Talk less, act more on climate change - SIDS
The Small Islands Developing States conference in Samoa has ended with a call for global leaders to talk less and act more on climate change.
Transcript
The Small Islands Developing States conference in Samoa has ended with a call for global leaders to talk less and act more on climate change.
Three thousand delegates were in Apia for the major UN conference, which takes place every 10 years to address issues being faced by the Pacific and its vulnerable counterparts.
Mary Baines was there.
The United Nations Secretary General, Ban Ki Moon, told me he's seen the impacts of climate change in the Pacific first-hand, and is deeply concerned.
BAN KI MOON: "Critical will by the world leaders is most important. While we are lacking the resources and capacities and particularly in the field of financing, when there is a strong political will demonstrated then I think we can address this issue."
The president of Kiribati, Anote Tong, says he's been critical of conferences like SIDS in the past for not delivering on promises made, but is hopeful real change can be achieved this time.

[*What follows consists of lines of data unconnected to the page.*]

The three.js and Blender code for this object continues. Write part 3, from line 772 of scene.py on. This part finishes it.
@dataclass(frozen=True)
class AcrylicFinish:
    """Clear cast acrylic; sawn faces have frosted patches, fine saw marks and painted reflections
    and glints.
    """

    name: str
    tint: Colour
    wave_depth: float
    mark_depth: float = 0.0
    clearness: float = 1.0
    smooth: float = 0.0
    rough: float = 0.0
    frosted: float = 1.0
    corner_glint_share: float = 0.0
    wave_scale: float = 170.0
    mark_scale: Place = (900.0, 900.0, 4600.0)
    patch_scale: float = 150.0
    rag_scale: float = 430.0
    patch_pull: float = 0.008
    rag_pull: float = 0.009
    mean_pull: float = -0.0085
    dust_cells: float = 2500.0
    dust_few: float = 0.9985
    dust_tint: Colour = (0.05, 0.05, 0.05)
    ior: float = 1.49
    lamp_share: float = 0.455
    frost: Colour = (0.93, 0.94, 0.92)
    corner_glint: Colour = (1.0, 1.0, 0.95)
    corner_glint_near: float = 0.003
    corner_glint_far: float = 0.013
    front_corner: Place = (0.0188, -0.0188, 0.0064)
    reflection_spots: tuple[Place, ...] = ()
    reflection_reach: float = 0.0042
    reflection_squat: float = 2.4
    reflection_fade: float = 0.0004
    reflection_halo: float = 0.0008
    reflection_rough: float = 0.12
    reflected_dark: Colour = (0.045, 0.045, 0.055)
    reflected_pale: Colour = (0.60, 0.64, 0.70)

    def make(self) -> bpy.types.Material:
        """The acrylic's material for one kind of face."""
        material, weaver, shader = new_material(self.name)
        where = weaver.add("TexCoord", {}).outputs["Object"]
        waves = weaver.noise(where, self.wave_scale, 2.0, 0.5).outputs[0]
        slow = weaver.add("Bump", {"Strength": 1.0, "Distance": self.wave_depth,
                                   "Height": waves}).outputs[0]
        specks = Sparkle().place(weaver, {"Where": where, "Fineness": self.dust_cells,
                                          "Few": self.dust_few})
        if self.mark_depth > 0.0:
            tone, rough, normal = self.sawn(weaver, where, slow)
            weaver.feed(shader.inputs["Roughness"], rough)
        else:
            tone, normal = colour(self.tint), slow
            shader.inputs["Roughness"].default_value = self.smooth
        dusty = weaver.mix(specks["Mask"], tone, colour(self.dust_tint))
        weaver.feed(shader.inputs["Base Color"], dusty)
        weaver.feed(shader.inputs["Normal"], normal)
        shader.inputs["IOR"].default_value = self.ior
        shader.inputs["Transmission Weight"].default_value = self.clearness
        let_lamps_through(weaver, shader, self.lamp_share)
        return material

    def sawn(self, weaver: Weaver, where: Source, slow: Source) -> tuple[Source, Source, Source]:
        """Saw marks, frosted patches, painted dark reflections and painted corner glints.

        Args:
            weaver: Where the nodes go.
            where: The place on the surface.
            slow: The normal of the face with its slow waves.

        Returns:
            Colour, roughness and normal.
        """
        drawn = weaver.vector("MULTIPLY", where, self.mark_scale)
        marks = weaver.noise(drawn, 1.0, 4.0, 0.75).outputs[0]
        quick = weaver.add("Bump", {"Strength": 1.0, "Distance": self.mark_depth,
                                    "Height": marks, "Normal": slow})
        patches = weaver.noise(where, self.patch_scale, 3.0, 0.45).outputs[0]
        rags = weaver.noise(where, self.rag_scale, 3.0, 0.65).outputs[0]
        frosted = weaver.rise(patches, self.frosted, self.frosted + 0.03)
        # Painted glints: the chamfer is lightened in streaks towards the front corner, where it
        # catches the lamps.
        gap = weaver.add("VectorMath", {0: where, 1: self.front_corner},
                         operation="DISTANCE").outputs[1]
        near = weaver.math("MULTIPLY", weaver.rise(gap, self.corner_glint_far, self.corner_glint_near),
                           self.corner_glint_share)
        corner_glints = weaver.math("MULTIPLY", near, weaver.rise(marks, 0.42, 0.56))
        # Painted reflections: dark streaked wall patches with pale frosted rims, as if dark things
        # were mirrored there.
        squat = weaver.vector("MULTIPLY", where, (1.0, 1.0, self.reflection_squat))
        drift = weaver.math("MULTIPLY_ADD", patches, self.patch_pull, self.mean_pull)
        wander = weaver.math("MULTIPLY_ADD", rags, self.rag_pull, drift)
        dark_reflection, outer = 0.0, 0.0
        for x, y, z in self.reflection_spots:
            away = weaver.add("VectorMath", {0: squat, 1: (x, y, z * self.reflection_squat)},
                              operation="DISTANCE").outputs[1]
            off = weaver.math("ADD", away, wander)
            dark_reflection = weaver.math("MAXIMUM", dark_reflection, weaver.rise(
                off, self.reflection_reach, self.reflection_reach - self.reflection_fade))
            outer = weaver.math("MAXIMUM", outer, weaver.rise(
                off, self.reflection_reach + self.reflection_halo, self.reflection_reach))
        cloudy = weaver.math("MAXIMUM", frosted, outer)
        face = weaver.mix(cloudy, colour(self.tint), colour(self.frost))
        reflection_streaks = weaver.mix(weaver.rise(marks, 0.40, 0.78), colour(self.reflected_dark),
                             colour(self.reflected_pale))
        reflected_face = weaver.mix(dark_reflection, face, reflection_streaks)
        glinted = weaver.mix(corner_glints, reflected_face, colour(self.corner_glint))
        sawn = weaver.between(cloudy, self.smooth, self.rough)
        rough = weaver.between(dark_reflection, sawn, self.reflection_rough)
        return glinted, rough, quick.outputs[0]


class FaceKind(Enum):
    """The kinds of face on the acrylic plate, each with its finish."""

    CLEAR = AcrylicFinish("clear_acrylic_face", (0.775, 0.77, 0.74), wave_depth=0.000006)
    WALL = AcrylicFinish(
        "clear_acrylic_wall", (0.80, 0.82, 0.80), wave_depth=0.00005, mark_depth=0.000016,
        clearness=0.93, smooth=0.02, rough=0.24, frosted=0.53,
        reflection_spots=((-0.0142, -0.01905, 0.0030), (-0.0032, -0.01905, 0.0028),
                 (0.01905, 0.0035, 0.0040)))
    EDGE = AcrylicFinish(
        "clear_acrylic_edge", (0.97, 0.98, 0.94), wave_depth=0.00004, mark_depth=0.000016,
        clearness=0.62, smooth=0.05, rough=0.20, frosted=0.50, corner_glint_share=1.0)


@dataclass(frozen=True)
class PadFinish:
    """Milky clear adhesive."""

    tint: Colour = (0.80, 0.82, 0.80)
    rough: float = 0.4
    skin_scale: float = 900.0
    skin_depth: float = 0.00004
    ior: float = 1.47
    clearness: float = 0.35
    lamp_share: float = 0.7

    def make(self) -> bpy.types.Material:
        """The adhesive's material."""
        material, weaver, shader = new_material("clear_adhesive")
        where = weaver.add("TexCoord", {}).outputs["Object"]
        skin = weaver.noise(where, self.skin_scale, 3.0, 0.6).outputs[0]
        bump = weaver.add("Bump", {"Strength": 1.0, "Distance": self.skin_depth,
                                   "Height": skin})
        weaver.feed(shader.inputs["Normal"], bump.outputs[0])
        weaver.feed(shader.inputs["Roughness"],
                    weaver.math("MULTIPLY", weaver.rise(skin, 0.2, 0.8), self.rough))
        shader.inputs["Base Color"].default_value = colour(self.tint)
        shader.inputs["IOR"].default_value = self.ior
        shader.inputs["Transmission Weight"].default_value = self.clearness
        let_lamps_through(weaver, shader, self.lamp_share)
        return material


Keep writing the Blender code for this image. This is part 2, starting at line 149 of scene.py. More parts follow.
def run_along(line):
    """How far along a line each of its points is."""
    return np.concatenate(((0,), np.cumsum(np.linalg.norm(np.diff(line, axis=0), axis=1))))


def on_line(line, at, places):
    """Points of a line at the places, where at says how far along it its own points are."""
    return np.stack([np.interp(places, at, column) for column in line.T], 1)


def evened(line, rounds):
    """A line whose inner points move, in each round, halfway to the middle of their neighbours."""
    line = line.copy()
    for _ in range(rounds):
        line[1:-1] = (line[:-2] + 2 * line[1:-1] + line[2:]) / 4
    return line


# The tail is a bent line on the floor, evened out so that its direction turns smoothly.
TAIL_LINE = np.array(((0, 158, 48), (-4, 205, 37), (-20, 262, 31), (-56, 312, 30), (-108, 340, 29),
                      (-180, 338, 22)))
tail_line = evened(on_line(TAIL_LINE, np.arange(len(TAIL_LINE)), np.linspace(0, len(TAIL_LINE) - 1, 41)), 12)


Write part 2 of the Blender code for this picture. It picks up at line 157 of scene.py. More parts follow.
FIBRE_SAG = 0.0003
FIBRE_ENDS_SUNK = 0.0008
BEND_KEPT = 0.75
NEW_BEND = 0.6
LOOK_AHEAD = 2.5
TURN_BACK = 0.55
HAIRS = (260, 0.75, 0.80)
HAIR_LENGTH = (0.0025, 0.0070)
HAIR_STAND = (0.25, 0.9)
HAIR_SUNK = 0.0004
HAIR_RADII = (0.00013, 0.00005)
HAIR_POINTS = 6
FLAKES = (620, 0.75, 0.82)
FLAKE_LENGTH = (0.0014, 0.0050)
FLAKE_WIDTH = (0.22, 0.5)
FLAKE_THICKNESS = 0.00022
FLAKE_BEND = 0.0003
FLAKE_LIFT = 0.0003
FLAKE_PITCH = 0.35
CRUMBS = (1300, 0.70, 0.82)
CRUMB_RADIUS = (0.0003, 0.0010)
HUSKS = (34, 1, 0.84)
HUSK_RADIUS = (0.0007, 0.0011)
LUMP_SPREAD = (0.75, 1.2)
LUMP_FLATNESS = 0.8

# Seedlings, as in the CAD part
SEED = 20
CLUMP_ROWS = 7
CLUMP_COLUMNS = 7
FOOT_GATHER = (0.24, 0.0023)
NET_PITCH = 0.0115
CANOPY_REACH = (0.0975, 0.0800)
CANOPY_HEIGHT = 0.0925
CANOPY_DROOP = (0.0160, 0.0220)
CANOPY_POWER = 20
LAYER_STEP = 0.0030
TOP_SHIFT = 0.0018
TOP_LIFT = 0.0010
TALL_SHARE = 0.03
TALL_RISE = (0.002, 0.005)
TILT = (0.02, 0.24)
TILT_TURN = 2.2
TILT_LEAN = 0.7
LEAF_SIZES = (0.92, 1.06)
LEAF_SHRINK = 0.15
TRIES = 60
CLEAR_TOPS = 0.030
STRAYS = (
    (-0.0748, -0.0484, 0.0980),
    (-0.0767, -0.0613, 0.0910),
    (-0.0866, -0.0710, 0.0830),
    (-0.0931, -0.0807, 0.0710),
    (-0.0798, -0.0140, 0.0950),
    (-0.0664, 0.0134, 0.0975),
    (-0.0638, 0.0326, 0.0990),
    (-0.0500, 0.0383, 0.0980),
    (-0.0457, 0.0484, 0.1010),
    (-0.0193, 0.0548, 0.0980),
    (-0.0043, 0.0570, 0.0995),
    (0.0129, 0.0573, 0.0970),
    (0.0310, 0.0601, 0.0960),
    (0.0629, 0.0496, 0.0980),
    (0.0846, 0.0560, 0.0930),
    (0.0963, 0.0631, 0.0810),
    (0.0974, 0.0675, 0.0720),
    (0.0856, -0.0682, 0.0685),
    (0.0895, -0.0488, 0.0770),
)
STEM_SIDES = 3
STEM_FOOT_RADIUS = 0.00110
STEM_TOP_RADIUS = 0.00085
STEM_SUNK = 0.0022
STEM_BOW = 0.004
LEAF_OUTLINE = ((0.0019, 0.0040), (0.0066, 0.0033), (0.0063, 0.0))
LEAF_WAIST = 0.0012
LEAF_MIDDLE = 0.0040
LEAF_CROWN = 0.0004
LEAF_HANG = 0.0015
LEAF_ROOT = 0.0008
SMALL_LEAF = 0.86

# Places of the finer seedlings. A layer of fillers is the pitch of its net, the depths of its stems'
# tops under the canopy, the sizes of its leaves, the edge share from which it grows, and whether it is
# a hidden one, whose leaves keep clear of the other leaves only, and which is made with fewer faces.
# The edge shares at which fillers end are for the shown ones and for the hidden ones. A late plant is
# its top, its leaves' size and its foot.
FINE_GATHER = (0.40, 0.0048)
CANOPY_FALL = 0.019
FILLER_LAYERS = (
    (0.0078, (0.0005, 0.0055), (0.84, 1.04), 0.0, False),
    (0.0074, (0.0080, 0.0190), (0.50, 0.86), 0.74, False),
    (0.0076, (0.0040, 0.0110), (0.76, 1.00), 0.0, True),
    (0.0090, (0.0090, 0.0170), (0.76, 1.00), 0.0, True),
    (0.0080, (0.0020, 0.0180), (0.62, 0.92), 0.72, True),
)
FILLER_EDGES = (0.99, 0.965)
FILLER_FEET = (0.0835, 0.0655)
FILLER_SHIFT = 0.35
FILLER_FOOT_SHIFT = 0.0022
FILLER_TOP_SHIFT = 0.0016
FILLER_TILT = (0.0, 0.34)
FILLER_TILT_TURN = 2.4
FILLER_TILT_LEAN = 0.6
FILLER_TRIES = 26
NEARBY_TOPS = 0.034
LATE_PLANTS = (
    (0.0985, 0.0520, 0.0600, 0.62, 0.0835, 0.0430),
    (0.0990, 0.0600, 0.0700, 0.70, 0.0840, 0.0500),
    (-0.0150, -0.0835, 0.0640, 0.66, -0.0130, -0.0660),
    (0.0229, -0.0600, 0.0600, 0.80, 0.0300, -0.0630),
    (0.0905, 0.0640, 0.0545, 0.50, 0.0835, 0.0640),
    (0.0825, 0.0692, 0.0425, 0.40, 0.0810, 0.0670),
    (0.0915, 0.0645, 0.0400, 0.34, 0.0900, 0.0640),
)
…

ANOTE TONG: "Nobody has been coming forward enough. The global community is not coming forward. I don't want to point fingers at Australia and New Zealand. They've been making a contribution. The question is: will it solve our problem? The answer is no. We still have a huge problem. There's a huge gap between what needs to be done and what is being done."
Mr Tong says his country is already experiencing devastating impacts of rising sea levels, and predicts his country could become uninhabitable in 30 to 60 years. But he strongly rejects the notion of creating a new category of climate change or environmental refugees, and says the normal channels of migration are open.
ANOTE TONG: "What our task should be is to ensure we provide our people with those requirements so they can migrate as people through the normal channels, not as refugees, so they can go there as skilled, people with dignity, and not as refugees - please."
The world's first-ever climate change refugee claimant, a national of Kiribati, lost his asylum appeal in a New Zealand court in May on the ground that international refugee law does not recognise global warming and rising sea levels as a valid basis for asylum status. The Kiribati government has purchased a 2,210 hectare property in Fiji, and Mr Tong will not rule out Kiribati people moving there in the future. The head of UN Climate Change, Christiana Figueres says the Pacific and other small islands are setting an example for the rest of the world in renewable energy and climate change adaptation.
CHRISTINA FIGUERES: "With no historical responsibility for having caused climate change and no future responsibility for causing climate change, they are already taking the lead and switching over to renewables, which they're doing not to save the planet but because the health of their economy. But from a climate change perspective, the fact that they're already taking the lead, challenging the world, is absolutely critical."
Ms Figueres says the world must get to its maximum greenhouse gas emissions over the next decade, then begin a very rapid descent into carbon neutrality within 50 years. She says the SIDS conference has started a drum-roll of action, leading up to the UN Climate Summit in New York at the end of this month.